THE TASK:
Gather, from the data below, each line in which the word "values" occurs.

GIVEN RECORDS:
=======
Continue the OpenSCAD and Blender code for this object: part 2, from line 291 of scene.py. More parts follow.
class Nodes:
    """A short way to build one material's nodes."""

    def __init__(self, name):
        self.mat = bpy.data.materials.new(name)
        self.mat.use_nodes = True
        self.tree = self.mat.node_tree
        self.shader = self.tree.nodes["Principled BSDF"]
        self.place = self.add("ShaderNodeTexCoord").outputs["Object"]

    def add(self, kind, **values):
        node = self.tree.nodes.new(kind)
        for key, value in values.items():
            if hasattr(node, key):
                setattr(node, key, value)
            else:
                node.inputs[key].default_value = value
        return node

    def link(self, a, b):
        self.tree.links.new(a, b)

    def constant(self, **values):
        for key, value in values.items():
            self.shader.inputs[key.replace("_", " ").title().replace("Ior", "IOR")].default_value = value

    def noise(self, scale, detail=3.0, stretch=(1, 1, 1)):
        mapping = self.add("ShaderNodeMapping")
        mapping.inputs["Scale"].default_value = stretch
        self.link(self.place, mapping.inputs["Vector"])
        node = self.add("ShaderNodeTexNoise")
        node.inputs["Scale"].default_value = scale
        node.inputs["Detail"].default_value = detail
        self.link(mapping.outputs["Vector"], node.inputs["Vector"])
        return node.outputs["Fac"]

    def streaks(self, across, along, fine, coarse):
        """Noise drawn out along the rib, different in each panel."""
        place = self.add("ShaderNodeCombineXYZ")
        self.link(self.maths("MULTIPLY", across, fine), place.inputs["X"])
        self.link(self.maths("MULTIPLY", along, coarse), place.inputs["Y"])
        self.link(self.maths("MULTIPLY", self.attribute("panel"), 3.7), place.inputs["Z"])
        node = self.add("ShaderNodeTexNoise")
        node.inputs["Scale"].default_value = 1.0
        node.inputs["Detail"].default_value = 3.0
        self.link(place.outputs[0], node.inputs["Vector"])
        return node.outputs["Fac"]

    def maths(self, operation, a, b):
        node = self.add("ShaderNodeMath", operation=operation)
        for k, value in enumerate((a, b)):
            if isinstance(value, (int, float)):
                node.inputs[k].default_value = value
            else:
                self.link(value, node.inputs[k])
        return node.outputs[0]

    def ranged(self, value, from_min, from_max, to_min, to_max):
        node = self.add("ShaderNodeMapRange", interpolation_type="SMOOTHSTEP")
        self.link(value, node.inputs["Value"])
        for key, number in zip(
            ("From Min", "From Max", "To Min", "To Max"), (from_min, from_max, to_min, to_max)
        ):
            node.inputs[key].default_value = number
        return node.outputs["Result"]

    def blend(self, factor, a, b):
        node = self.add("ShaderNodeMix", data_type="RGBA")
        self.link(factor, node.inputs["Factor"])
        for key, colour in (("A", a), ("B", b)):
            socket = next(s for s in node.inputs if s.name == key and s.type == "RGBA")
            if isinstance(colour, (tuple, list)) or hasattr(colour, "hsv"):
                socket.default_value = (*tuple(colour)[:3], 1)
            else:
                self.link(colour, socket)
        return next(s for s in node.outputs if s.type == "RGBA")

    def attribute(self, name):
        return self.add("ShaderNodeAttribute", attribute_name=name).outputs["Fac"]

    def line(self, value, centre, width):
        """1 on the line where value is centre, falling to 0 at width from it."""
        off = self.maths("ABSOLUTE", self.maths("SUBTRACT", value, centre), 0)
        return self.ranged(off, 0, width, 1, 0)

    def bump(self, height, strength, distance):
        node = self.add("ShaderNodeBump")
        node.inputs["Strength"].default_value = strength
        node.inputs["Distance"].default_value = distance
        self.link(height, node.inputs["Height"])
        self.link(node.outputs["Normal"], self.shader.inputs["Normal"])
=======
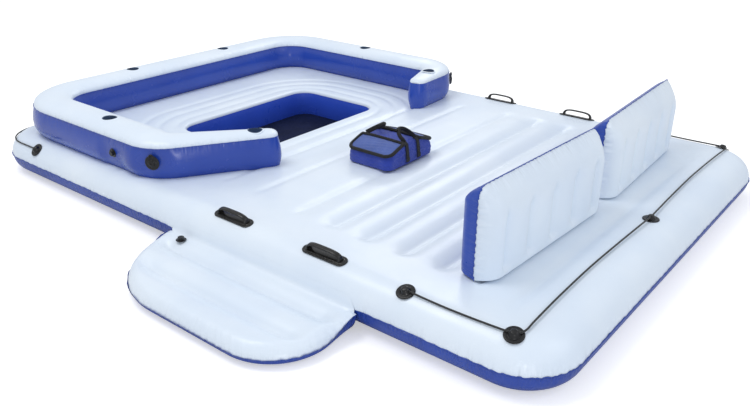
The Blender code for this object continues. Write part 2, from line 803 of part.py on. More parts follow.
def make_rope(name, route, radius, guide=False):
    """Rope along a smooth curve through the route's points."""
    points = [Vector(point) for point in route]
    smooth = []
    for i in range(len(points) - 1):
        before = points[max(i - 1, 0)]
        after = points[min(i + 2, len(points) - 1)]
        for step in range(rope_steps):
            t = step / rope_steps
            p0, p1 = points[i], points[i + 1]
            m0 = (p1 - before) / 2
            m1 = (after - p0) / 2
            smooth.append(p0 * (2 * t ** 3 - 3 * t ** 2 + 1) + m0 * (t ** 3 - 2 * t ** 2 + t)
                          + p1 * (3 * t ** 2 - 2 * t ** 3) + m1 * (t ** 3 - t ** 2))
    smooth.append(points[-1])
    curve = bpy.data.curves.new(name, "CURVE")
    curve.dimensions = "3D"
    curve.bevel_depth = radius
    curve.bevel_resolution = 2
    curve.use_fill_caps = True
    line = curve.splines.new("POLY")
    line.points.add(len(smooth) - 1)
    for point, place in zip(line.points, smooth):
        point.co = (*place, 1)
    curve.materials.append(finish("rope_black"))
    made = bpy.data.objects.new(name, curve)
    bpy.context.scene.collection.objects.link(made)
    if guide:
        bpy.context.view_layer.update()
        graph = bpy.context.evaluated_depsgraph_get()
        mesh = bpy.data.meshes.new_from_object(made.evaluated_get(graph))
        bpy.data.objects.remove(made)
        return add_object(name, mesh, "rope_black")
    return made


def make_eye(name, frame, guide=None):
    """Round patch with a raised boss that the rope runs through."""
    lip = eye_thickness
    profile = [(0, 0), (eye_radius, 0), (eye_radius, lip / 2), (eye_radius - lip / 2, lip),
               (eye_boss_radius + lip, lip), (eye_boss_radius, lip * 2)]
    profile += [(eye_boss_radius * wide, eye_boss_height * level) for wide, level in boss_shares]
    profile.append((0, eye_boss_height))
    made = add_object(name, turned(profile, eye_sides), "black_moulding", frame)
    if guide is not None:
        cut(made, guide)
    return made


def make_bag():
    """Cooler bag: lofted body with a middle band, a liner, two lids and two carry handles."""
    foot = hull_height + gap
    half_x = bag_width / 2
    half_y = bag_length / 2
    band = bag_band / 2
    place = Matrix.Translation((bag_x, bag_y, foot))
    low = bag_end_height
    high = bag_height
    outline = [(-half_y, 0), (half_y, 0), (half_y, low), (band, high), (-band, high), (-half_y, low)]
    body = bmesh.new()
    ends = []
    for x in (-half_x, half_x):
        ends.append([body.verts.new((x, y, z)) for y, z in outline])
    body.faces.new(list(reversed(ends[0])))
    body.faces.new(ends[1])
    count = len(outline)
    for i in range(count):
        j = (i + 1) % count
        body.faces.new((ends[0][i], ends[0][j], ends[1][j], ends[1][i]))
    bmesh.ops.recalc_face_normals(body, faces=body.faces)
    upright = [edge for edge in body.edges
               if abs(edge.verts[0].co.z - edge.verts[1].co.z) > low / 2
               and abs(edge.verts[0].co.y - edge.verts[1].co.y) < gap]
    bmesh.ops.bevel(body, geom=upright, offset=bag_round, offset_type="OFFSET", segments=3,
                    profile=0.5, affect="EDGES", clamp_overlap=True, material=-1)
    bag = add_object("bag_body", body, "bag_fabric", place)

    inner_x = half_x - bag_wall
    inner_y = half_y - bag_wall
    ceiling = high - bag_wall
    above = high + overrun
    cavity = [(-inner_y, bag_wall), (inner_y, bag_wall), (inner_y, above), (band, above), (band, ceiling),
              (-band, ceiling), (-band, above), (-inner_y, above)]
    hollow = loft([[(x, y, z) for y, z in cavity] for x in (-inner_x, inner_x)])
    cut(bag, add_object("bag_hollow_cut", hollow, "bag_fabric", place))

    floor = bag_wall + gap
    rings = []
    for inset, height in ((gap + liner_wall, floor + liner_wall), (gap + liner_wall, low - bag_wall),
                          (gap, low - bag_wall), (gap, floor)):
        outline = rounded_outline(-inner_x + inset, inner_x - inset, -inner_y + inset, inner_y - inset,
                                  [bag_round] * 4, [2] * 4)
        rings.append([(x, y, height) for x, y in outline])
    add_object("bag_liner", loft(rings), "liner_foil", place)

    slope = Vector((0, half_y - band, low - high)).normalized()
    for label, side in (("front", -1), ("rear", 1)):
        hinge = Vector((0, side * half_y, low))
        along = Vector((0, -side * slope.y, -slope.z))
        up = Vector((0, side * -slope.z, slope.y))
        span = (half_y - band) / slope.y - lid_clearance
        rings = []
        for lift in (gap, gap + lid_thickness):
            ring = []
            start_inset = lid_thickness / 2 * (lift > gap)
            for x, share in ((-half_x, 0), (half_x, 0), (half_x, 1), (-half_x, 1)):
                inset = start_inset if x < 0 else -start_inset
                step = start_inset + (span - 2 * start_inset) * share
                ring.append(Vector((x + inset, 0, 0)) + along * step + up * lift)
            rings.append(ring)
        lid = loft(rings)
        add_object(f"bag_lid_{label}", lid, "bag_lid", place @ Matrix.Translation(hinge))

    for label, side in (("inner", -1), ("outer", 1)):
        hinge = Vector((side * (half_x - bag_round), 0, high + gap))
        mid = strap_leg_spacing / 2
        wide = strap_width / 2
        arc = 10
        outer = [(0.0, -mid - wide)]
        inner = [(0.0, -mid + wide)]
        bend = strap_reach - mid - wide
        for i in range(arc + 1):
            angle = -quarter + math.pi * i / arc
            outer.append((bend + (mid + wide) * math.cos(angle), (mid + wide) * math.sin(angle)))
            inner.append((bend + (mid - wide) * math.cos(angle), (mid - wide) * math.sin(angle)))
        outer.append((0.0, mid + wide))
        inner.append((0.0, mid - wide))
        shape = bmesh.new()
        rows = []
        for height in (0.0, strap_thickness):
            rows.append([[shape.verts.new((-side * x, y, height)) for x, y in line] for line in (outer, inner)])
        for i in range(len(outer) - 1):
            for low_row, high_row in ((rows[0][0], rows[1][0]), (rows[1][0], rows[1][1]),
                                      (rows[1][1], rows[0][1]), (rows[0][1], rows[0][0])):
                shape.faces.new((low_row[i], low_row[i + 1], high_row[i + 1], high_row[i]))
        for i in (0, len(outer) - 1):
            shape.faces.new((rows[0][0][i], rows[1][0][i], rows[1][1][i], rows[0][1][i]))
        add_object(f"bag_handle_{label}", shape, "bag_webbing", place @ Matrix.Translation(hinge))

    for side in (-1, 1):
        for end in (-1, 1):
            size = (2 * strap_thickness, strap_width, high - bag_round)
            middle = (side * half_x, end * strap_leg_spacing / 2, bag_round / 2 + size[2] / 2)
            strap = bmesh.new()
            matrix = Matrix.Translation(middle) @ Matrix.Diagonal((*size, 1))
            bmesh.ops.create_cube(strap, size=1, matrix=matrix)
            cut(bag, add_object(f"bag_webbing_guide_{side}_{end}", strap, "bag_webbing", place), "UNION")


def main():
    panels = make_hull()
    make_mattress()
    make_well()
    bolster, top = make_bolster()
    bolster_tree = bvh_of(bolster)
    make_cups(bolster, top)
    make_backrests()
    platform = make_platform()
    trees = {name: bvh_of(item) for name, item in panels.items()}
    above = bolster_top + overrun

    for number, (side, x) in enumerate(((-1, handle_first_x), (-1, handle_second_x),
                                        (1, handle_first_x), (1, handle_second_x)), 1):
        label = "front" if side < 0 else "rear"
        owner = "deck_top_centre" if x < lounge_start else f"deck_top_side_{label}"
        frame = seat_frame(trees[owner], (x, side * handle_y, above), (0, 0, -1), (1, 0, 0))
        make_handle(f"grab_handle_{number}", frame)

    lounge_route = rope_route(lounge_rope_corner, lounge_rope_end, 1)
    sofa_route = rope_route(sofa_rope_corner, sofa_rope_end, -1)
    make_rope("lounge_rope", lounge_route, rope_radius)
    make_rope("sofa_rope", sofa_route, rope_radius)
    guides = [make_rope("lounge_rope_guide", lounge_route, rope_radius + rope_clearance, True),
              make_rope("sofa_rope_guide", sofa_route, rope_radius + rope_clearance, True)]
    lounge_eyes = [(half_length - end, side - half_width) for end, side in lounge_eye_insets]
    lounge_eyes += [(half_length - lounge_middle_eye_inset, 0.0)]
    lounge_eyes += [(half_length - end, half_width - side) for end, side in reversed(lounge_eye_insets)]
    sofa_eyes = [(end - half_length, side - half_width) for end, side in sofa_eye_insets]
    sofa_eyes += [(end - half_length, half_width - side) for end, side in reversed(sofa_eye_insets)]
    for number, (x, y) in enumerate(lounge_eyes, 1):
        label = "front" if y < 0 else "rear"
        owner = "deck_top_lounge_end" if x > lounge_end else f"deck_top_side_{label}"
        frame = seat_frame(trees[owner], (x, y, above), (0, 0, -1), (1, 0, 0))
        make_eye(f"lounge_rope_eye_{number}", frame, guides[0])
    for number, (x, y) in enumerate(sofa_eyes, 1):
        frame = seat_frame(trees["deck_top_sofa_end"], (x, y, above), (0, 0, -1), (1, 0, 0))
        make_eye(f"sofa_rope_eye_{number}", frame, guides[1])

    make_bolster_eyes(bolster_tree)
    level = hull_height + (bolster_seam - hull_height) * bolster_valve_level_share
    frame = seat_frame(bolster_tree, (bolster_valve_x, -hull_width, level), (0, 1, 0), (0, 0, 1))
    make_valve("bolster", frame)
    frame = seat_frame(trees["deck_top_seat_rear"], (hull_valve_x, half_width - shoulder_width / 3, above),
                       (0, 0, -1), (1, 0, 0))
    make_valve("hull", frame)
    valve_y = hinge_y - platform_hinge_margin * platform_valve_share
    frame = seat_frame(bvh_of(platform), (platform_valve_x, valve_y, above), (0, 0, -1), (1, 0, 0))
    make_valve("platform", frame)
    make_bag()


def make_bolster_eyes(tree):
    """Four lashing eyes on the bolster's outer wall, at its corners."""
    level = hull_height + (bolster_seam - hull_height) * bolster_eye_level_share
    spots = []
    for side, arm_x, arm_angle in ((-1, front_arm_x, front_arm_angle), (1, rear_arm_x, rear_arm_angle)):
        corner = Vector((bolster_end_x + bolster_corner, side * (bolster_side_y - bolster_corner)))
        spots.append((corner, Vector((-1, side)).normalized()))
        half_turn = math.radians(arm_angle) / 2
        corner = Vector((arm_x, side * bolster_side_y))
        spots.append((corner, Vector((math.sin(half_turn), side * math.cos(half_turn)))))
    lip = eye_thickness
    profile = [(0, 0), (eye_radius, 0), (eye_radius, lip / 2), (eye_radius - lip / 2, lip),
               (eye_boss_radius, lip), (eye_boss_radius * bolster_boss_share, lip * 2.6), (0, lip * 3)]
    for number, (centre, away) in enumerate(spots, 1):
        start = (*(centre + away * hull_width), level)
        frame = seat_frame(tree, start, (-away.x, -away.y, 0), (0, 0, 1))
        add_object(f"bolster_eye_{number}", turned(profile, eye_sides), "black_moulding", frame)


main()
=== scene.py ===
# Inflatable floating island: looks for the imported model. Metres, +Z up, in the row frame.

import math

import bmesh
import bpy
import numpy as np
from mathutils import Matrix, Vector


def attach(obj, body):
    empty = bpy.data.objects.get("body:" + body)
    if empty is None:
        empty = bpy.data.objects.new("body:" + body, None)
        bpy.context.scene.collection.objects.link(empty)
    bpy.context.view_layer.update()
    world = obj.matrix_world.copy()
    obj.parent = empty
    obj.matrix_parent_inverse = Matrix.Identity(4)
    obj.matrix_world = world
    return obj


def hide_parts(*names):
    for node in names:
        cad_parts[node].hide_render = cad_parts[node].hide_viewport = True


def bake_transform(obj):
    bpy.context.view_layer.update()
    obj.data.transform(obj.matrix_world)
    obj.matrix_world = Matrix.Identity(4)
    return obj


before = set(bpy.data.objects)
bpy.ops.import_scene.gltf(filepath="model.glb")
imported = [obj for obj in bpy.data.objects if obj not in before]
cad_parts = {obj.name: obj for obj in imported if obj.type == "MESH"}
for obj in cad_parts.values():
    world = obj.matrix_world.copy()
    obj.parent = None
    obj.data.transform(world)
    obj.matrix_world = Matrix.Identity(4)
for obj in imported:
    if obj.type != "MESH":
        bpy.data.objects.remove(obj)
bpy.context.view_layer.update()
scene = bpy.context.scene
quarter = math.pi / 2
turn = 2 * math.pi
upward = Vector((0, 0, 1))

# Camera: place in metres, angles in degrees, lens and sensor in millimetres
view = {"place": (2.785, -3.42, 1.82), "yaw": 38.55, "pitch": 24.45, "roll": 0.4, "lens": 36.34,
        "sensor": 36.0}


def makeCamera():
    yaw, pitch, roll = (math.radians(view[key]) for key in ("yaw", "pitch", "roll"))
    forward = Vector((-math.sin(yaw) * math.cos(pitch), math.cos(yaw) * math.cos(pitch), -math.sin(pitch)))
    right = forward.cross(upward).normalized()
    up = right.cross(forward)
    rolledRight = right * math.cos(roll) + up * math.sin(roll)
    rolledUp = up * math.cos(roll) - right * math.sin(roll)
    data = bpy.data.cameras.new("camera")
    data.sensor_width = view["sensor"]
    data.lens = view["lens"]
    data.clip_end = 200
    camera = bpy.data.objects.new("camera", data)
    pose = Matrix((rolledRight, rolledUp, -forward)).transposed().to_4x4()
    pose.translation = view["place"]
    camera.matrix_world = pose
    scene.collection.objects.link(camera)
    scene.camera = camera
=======
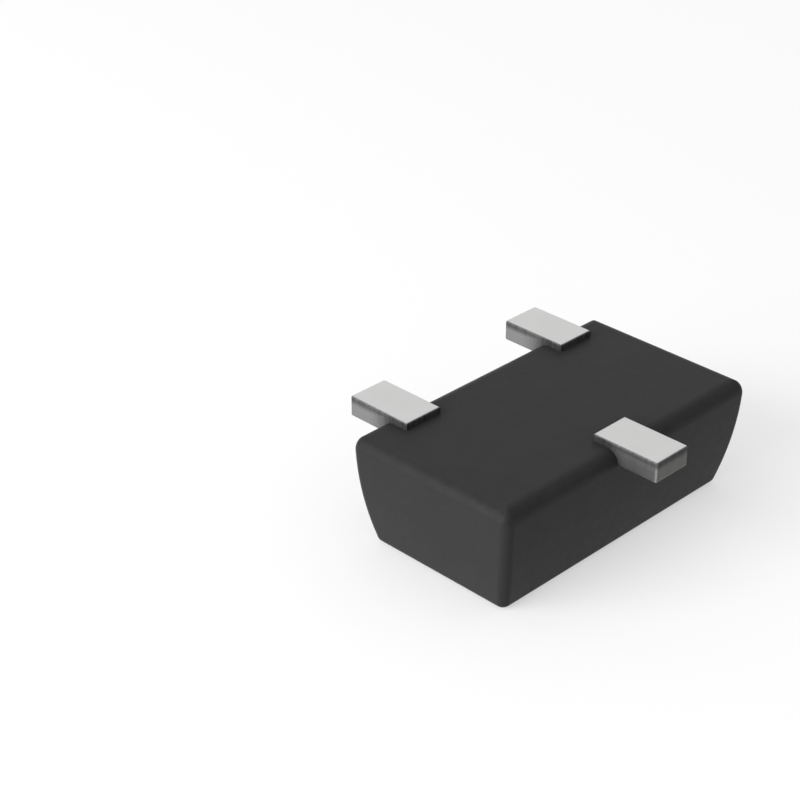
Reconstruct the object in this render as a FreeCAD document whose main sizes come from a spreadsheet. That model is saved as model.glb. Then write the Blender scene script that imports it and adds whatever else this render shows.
=======
CORRECT OUTPUT:
    def add(self, kind, **values):
        for key, value in values.items():
    def constant(self, **values):
        for key, value in values.items():
for obj in cad_parts.values():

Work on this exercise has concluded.